• _Collected material_
start

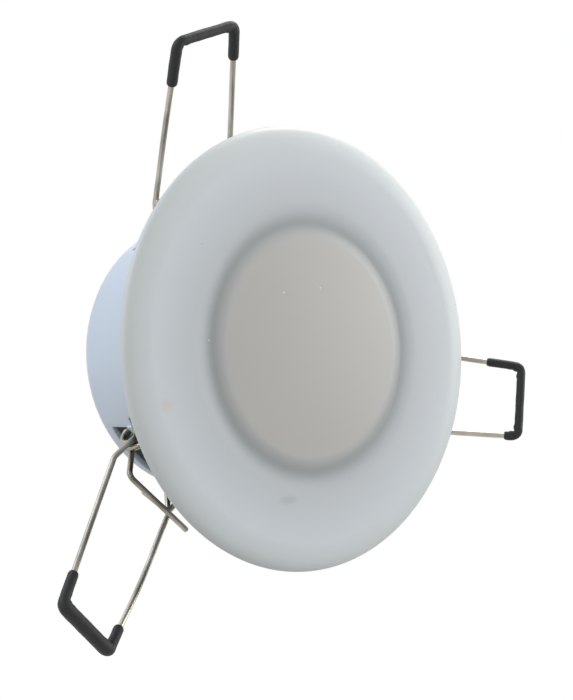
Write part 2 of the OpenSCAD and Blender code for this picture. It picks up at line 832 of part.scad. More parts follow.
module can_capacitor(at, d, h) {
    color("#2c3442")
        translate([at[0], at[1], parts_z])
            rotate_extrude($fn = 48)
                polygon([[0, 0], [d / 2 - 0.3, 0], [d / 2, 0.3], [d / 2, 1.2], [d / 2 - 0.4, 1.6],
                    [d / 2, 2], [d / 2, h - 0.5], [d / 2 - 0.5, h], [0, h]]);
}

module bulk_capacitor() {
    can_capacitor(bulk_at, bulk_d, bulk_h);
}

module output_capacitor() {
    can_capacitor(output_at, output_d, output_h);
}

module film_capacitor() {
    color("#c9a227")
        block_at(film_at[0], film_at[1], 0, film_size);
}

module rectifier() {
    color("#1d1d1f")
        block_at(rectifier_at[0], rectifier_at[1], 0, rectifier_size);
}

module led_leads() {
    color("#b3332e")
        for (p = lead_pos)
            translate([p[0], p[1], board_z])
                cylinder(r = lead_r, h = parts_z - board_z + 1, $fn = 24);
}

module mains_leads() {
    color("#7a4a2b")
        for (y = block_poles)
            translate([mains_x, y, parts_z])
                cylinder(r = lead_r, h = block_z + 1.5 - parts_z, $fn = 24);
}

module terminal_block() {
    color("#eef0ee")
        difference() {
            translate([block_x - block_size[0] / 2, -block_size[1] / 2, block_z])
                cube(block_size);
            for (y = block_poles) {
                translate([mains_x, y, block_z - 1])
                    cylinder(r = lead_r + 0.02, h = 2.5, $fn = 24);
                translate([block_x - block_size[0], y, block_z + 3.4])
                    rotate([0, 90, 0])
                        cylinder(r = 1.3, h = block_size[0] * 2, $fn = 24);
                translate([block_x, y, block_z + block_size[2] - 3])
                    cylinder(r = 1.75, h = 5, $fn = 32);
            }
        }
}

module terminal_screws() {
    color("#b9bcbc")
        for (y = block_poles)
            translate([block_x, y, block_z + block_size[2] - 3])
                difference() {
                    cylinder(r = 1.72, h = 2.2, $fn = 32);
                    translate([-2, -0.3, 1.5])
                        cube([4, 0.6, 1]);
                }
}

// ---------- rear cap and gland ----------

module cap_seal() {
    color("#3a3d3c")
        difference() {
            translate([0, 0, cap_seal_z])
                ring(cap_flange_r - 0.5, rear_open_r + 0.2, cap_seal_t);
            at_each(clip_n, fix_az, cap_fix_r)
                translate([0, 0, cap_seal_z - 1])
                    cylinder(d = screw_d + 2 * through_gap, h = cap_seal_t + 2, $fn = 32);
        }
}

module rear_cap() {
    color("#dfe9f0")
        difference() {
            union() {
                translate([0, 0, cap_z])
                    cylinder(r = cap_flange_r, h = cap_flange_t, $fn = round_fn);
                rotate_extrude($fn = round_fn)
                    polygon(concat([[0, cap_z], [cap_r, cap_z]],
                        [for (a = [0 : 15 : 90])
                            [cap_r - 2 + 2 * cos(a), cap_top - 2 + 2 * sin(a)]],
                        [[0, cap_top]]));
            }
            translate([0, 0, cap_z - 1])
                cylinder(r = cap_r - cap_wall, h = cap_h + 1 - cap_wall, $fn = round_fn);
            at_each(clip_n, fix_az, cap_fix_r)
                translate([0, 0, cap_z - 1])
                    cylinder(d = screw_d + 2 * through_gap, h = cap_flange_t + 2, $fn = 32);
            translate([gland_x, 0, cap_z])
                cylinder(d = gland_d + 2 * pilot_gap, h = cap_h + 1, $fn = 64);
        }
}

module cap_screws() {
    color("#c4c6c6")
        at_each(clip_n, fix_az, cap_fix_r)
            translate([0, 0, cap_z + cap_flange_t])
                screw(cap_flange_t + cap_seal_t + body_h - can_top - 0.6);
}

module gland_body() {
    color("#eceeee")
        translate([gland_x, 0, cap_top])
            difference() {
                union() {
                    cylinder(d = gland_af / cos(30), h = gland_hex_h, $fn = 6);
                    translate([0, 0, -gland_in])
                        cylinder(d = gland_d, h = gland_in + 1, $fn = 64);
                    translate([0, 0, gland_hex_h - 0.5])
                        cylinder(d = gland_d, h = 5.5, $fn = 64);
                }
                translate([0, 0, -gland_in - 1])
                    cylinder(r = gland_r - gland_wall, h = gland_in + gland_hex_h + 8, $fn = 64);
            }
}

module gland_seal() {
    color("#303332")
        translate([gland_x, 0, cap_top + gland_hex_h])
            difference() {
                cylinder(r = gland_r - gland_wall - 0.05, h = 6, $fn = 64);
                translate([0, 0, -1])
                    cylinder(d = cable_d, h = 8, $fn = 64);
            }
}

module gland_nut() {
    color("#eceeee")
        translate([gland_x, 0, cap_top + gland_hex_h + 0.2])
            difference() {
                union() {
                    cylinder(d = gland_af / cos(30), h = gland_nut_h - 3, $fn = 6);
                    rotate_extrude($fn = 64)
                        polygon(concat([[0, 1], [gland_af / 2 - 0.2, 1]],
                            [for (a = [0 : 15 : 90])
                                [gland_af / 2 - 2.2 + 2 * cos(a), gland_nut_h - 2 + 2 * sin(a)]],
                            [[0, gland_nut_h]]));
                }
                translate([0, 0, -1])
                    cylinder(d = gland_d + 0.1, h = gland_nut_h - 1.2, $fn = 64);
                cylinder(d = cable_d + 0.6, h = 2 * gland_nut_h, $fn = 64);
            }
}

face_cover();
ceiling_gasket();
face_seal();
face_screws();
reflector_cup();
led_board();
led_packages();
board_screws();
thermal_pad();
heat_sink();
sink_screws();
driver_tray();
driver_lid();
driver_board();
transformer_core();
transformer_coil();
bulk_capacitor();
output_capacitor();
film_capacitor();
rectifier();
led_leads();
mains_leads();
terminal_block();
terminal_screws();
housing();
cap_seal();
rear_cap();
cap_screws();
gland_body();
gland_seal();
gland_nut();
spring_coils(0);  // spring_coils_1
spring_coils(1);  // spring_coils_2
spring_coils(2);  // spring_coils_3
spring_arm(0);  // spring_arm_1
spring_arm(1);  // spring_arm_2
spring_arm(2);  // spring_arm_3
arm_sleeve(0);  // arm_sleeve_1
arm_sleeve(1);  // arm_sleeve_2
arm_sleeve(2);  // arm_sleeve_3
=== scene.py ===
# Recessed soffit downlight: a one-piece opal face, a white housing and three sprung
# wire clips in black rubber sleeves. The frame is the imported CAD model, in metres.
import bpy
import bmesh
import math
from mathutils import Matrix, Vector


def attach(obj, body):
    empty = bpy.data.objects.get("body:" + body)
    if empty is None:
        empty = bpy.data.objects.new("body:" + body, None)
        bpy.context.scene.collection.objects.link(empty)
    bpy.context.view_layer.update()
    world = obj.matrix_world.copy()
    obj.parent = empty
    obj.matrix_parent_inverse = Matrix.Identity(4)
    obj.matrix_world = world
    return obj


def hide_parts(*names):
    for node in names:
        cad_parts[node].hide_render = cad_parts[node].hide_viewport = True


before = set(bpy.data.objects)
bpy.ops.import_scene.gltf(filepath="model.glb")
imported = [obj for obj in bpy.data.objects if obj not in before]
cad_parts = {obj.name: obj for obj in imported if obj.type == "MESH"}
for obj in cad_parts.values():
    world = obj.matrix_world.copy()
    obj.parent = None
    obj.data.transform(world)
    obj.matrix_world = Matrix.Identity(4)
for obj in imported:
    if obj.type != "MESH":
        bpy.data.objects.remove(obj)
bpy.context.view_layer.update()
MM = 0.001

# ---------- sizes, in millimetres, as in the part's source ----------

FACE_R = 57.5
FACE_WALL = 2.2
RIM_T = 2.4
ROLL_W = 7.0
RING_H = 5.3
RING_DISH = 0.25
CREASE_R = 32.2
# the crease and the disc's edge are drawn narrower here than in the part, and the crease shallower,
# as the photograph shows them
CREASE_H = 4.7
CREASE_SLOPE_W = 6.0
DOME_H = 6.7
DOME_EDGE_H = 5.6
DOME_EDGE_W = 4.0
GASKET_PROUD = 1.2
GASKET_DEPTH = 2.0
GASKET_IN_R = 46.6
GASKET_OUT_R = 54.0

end

• _What you are asked to do_
From the line with "face_cover();" through the line with "for node in", repeat every line exactly, both ends included, and nothing outside that range.

• _Task solution_
face_cover();
ceiling_gasket();
face_seal();
face_screws();
reflector_cup();
led_board();
led_packages();
board_screws();
thermal_pad();
heat_sink();
sink_screws();
driver_tray();
driver_lid();
driver_board();
transformer_core();
transformer_coil();
bulk_capacitor();
output_capacitor();
film_capacitor();
rectifier();
led_leads();
mains_leads();
terminal_block();
terminal_screws();
housing();
cap_seal();
rear_cap();
cap_screws();
gland_body();
gland_seal();
gland_nut();
spring_coils(0);  // spring_coils_1
spring_coils(1);  // spring_coils_2
spring_coils(2);  // spring_coils_3
spring_arm(0);  // spring_arm_1
spring_arm(1);  // spring_arm_2
spring_arm(2);  // spring_arm_3
arm_sleeve(0);  // arm_sleeve_1
arm_sleeve(1);  // arm_sleeve_2
arm_sleeve(2);  // arm_sleeve_3
=== scene.py ===
# Recessed soffit downlight: a one-piece opal face, a white housing and three sprung
# wire clips in black rubber sleeves. The frame is the imported CAD model, in metres.
import bpy
import bmesh
import math
from mathutils import Matrix, Vector


def attach(obj, body):
    empty = bpy.data.objects.get("body:" + body)
    if empty is None:
        empty = bpy.data.objects.new("body:" + body, None)
        bpy.context.scene.collection.objects.link(empty)
    bpy.context.view_layer.update()
    world = obj.matrix_world.copy()
    obj.parent = empty
    obj.matrix_parent_inverse = Matrix.Identity(4)
    obj.matrix_world = world
    return obj


def hide_parts(*names):
    for node in names:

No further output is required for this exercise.